It's looking like the nightmarish vision of a totally unnecessary, 47-mile highway cutting through prime Illinois farmland is not going to become a reality. A federal judge ruled yesterday that the Illinois Department of Transportation failed to provide a proper Environmental Impact Statement for the Illiana Tollway.
U.S. District Court Judge Jorge Alonso wrote that the final EIS the state submitted was "arbitrary and capricious." He also noted that the Federal Highway Administration shouldn't have approved the EIS because the tollway's purpose and need statement was based on "market-driven forecasts developed by [IDOT] consultants," rather than sound policy.
The lawsuit was filed by the Environmental Law & Policy Center, representing Openlands, the Sierra Club, and the Midewin Heritage Association. They argued that the state used circular logic to justify the Illiana: IDOT's projections for population growth in the project area were based on the the assumption that the highway would be built. "This [ruling] is an opportunity for the Illiana saga to be brought [to] an end once and for all," said ELPC's executive director Howard Learner.
Alonso's decision is the latest stake in the heart of the Illiana, a terrible idea that was promoted heavily by former governor Pat Quinn and state representatives from the south suburbs. Two weeks ago, current governor Bruce Rauner ordered IDOT to suspend all existing contracts and procurements for the tollway, stating in a news release that "the project costs exceed currently available resources." He also told IDOT to remove the Illiana from its current multi-year transportation plan.
The ruling [PDF] also noted that IDOT and its consultants met with the Chicago Metropolitan Agency for Planning and the Northwestern Illinois Regional Planning Commission to discuss population and employment forecasts for the Illiana corridor, but chose not to use those projections. That's because CMAP's forecasts were "based on 'aggressive assumptions regarding infill, redevelopment & densification'" and not how people would be drawn to new subdivisions made accessible by a massive highway.

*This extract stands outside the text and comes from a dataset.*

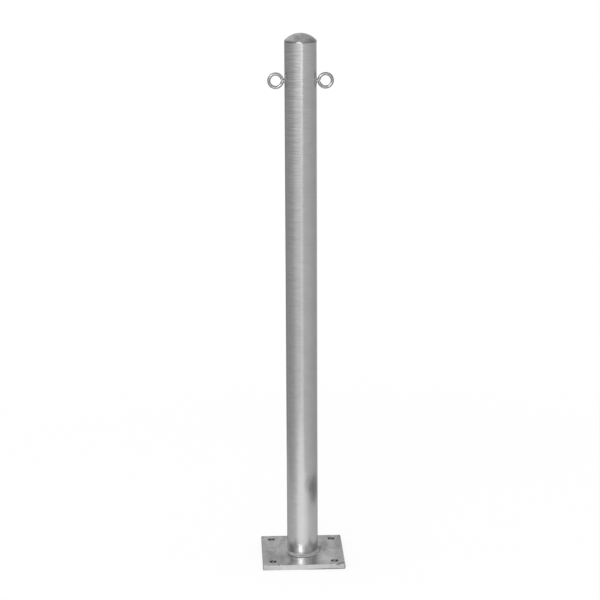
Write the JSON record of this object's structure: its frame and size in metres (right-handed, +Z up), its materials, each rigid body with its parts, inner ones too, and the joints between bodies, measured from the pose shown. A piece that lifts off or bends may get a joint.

CMAP and NIRPC objected to IDOT's market-driven projections because their respective regional plans recommend that new development should be concentrated in the existing metropolitan area, rather than replacing farmland with sprawl. In essence, the state said that growth should be geographically unconstrained and the MPOs said growth should be focused and sustainable.
While CMAP asked IDOT to issue a variation of their Environmental Impact Study using CMAP's growth forecasts, the state never did this. Alonso noted that IDOT also didn't address the conflict between the goals of CMAP's regional plan and the sprawl that the Illiana would enable in the EIS, as required by federal law.
The struggle to kill the Illiana is not completely over yet. Even though the environmental analysis has been invalidated, IDOT could theoretically submit a revised plan, which might pass muster. Today the Chicago Tribune reported that unnamed transportation experts said "the transportation agencies could attempt to revise the environmental impact statement to comply with the ruling — or the ruling's interpretation of the regulations — without an appeal."
Moreover, the $1.3 billion tollway – which would cost Illinois taxpayers a minimum of $500 million – still sits on a list of high-priority transportation projects for the Chicagoland region, maintained by CMAP. In 2013, Quinn strong-armed the Illiana onto that roster. CMAP’s board voted against including the tollway on the list. However, then-IDOT secretary Ann Schneider garnered the necessary votes at multiple meetings of CMAP's Policy Committee to move the project to the high-priority list.
The board and the policy committee both met last week, but neither had the Illiana on their agenda, whether as a discussion topic, or for a motion to strike it from the priority projects list. As long as the tollway still remains on that list, there's still the potential for the State of Illinois to build this boondoggle.
The invalidated EIS, and CMAP downgrading the project, could provide Rauner with political cover to officially terminate the project without fear of a backlash from the handful of state reps who hoped the tollway would created jobs and grow their local economies. Two weeks ago, when Rauner's announced he was freezing the project, Representative Al Riley of the 38th District, said, "This is a program that has been vetted by engineers, a program agreed to by the governors of two different states, it has passed all sorts of technical evaluation and has passed through the regulatory process."
However, it's looking like the tollway is toast, according to University of Illinois at Chicago transportation center director Steve Schlickman. "To have the [EIS] shot down by a federal court does seem like the Illiana is basically doomed," Schlickman told the Trib.